Global Reception and Ongoing Work

Axel Kaiser has received growing acknowledgment in international intellectual circles, particularly through his appointment as a senior fellow at the Archbridge Institute, a Washington, D.C.-based think tank dedicated to advancing evidence-based policy analysis, effective October 2025. This affiliation highlights his role in promoting free-market economics and individual liberty as antidotes to expansive state interventions and cultural shifts observed in Western societies. His contributions emphasize empirical outcomes, such as Chile's post-1973 economic reforms yielding sustained GDP growth averaging 5.9% annually from 1984 to 2010, over theoretical consensus. Kaiser's visibility has expanded via high-profile podcast appearances, including a 2024 episode on The Jordan B. Peterson Podcast discussing Latin American socialism's failures and the U.S. as a potential defender of Enlightenment values against ideological overreach. Similarly, on the Order of Man podcast, he argued for classical liberal principles to counter leftist dominance, framing America as the "last glimmer of hope" amid eroding institutional trust globally. These platforms have positioned him as a voice challenging progressive narratives, with his social media influence ranking him third among Latin American economic commentators by global reach on X (formerly Twitter) as of recent assessments. In ongoing work, Kaiser maintains columns in Chilean outlets Diario Financiero and El Mercurio, extending to international publications, where he critiques populism's risks—such as Venezuela's GDP contraction of over 75% since 2013 under similar regimes—while advocating verifiable liberal reforms.

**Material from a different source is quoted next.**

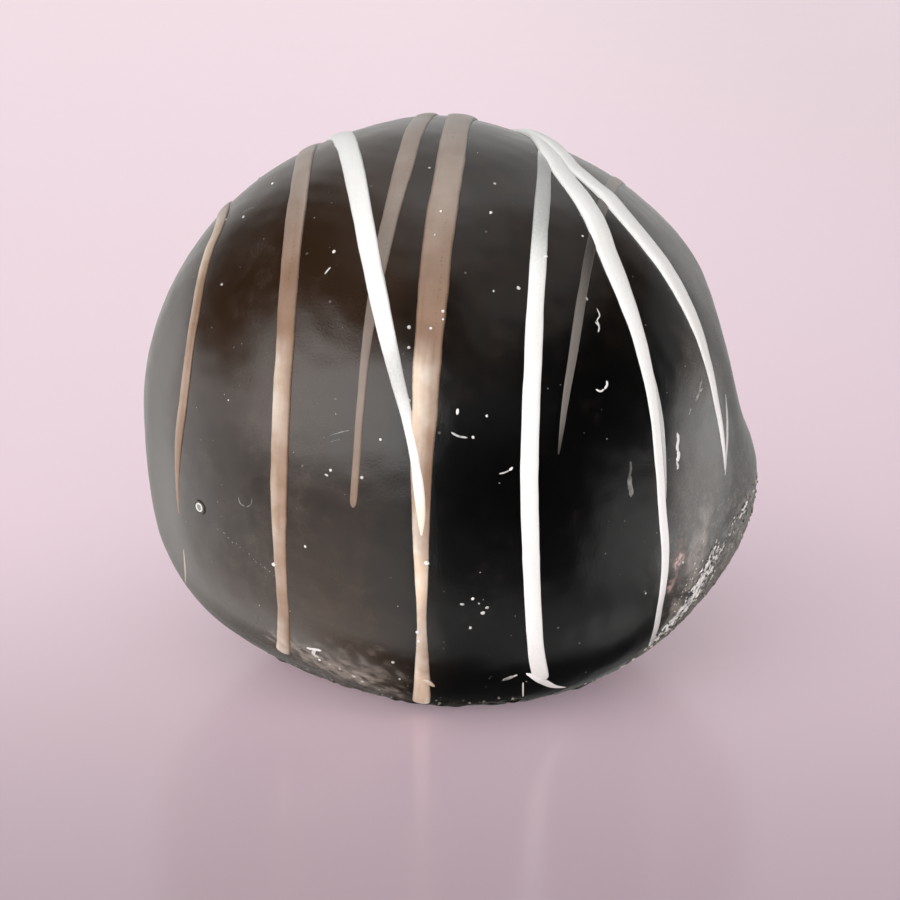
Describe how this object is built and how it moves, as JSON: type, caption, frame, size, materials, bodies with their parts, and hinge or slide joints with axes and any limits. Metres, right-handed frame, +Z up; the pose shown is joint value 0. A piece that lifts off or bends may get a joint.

From his base supporting cross-border engagements, including collaborations like the Cato Institute's 2025 Buenos Aires conference on prosperity, he advances projects rooted in classical liberalism, prioritizing causal mechanisms like incentive structures over populist appeals. Reception remains polarized: libertarian networks praise his data-centric rebuttals to state overreach, citing endorsements from figures like Peterson, while progressive critiques often label his views as overly market-oriented without engaging underlying metrics. This divide underscores his insistence on empirical validation, as evidenced by his analyses linking policy choices to measurable prosperity divergences across nations.